The tale is told through the music of ABBA, the 1970s Swedish pop group known for such hits as “Waterloo,” “Dancing Queen,” “Take a Chance on Me” and the play’s title song.
* “Arsenic and Old Lace” – Nov. 1-17. Joseph Kesselring’s farcical black comedy tells the story of Mortimer Brewster, a New York drama critic, and his eccentric – and murderous – family, including a brother who believes he is Theodore Roosevelt and his two spinster aunts, whose hobby is poisoning lonely old men.
* “The Sensational 60s” – Jan. 24-Feb. 9, 2020. A musical/dance revue that includes hits from the 1960s by the Beatles, Motown, the Beach Boys and others. Creator Larry Williams says his show includes “dialogue to fit the songs, and some comedy skits such as a take-off on ‘The Newlywed Game.’ ” Patrons can expect some audience participation, too.

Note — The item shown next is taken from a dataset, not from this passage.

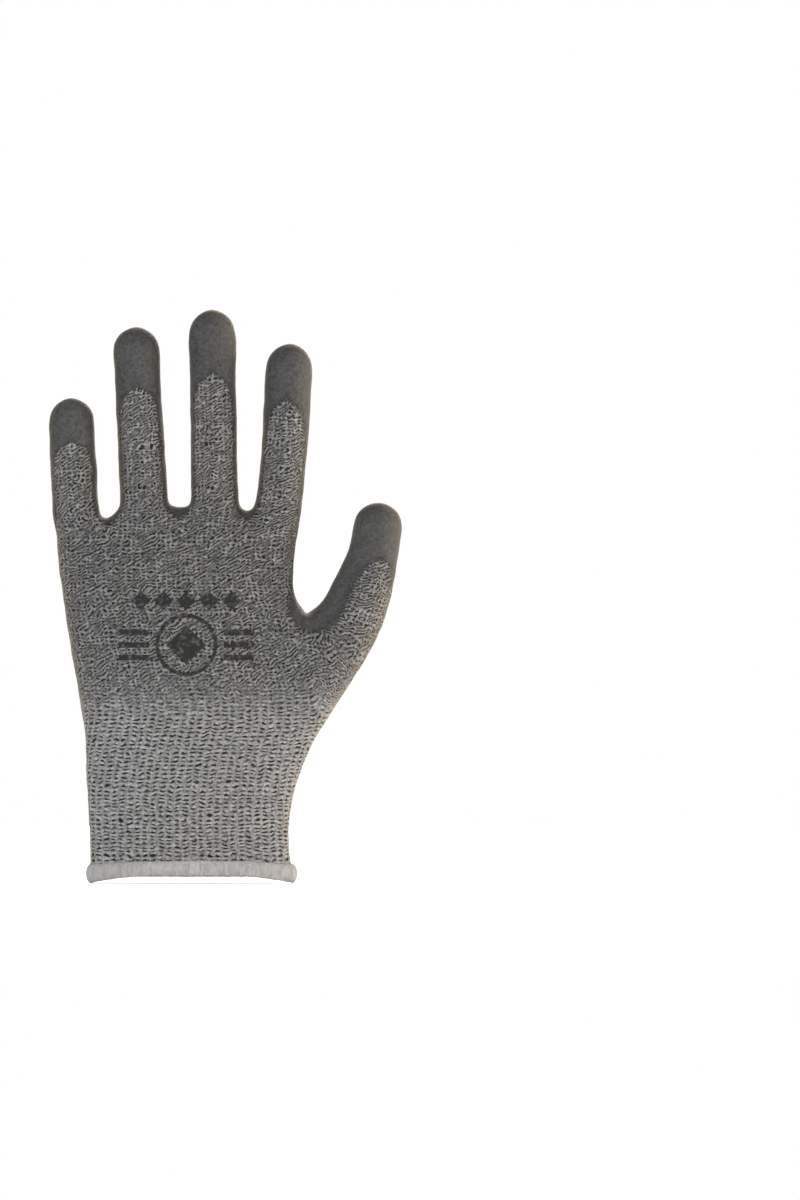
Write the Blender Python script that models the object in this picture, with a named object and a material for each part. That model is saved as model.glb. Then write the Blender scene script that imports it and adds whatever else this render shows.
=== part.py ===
"""Cut resistant work glove for the left hand: a seamless knitted liner with a dipped palm.

The glove stands fingers up on its wrist opening. +Z runs along the fingers, +X points to the
thumb side, the back of the hand faces -Y and the palm faces +Y. The origin is the middle of
the wrist opening, in the hem's lower plane. The liner is one knitted tube in the real glove.
Here it is cut at every crease: stiff sleeves between the creases, and a soft band at each.

All pieces are cut from one surface, the liner's outside. It is a net of rows: each row of the
palm has 17 points across the palm side, 3 round the thumb edge, 17 across the back and 3 round
the little finger's edge. Four of the gaps between those columns belong to each finger, so a
finger's row has 16 points, and so has the thumb's. A piece is a patch of that net, thickened.
"""
import math

import bmesh
import bpy
from mathutils import Vector

# Driving sizes, in millimetres. MM turns them into metres when a mesh is made.
MM = 0.001
GAP = 0.3            # between pieces that touch
KNIT = 1.2           # liner wall
SKIN = 0.9           # the coating's outside stands this far off the liner
PRINT = 0.7          # the badge's outside
HEM_TOP = 8.0
HEM_BULGE = 2.6
WRIST = (47.5, 62.5)         # the wrist's soft band
COATING_DIP = 9.0            # the coating's edge dips this far below the wrist band
EDGE = 0.9                   # where the palm's flat side ends, as a share of the half width
FINGER_DEPTH = 8.6           # half a finger's depth
CROTCH_COLUMNS = (-EDGE, -0.565, 0.003, 0.58, EDGE)  # where the fingers meet, same share
STEP = math.radians(22.5)    # between two points of a finger's row

# name: crotch line z, x at the crotch, x at the tip, tip z, half width, middle and tip creases
FINGERS = {
    "pinky": (152.8, -48.7, -50.4, 203.0, 8.7, 171.0, 186.5),
    "ring": (157.4, -20.0, -23.2, 232.7, 8.8, 185.5, 208.0),
    "middle": (157.4, 8.8, 8.9, 240.0, 8.9, 187.5, 213.0),
    "index": (156.2, 36.8, 40.2, 226.0, 8.7, 182.5, 203.0),
}
HALF_BANDS = {"base": 5.2, "middle": 6.2, "tip": 3.0}
SHORT_BANDS = {"base": 4.4, "middle": 5.2, "tip": 2.4}   # the little finger bends less
WEB_Z = (151.6, 156.7, 155.6)     # the bottoms of the gaps between the fingers
# z, little finger side x, thumb side x, half depth of the liner's outside
ROWS = (
    (HEM_TOP + GAP, -42.0, 41.0, 10.8), (25.0, -42.2, 41.2, 11.0), (40.0, -42.6, 43.2, 11.4),
    (WRIST[0], -42.9, 45.4, 11.6), (WRIST[0] + GAP, -42.9, 45.5, 11.6),
    (WRIST[1] - GAP, -44.0, 52.4, 11.9), (WRIST[1], -44.0, 52.5, 11.9),
    (72.0, -45.6, 57.6, 12.3), (82.0, -47.2, 56.0, 12.5), (93.0, -49.0, 52.0, 12.8),
    (104.0, -50.6, 49.0, 12.8), (112.5, -51.9, 47.2, 12.7), (126.0, -53.6, 43.0, 12.4),
    (138.0, -54.8, 42.6, 11.4), (147.5, -55.0, 43.6, 9.8),
)
THUMB_ROWS = (7, 11)         # the rows of ROWS that the thumb grows from
# x, z, half width, half depth and lean in degrees of the thumb's rows below its root band
MOUND = ((60.4, 102.6, 15.6, 13.0, 44.0), (66.0, 112.2, 14.1, 12.2, 23.0))
THUMB_ROOT, THUMB_CREASE, THUMB_TIP = (68.0, 117.0), (74.8, 137.0), (79.4, 159.0)
THUMB_HALF_BANDS = (5.0, 4.4)
ELASTIC_TURNS, ELASTIC_RADIUS, ELASTIC_Z = 5, 0.45, (13.0, 36.0)

KNIT_GREY, BAND_GREY, COAT_GREY = (0.21, 0.21, 0.215), (0.16, 0.16, 0.165), (0.085, 0.085, 0.082)
HEM_WHITE, PRINT_BLACK, ELASTIC_CREAM = (0.47, 0.47, 0.465), (0.03, 0.03, 0.032), (0.6, 0.58, 0.5)


def mix(a, b, t):
    return a + (b - a) * t


def finish(bm, name, colour, roughness):
    """Turns a bmesh in millimetres into a named object with its own material."""
    loose = [v for v in bm.verts if not v.link_faces]
    bmesh.ops.delete(bm, geom=loose, context="VERTS")
    bmesh.ops.scale(bm, vec=(MM, MM, MM), verts=bm.verts)
    bmesh.ops.recalc_face_normals(bm, faces=bm.faces)
    mesh = bpy.data.meshes.new(name)
    bm.to_mesh(mesh)
    bm.free()
    mesh.shade_smooth()
    mesh.set_sharp_from_angle(angle=math.radians(40))
    material = bpy.data.materials.new(name)
    material.use_nodes = True
    shader = material.node_tree.nodes["Principled BSDF"]
    shader.inputs["Base Color"].default_value = (*colour, 1.0)
    shader.inputs["Roughness"].default_value = roughness
    mesh.materials.append(material)
    piece = bpy.data.objects.new(name, mesh)
    bpy.context.scene.collection.objects.link(piece)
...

* “Ripcord” – March 6-22, 2020. In David Lindsay-Abaire’s comedy, irritable and sarcastic Abby and bubbly, perpetually cheerful Marilyn find themselves mismatched as roommates at a senior living facility. Emotional and physical fisticuffs ensue. “This play has been described as ‘Golden Girls’ meet ‘The Odd Couple,’ ” says playhouse president Monica Clark.
* “Guys and Dolls” – April 24-May 10, 2020. Based on several Damon Runyon short stories, this romantic musical tells the story of Sky, a New York City gambler who excepts an unusual bet from the shady operator of an illegal crap game: that Sky can’t land a date with a prim evangelist and take her dancing in Havana, Cuba.
The play features music and lyrics by Frank Loesser and book by Jo Swerling and Abe Burrows, and spawned the classic song “Luck Be a Lady.” The musical premiered on Broadway in 1950 and won the Tony Award for Best Musical.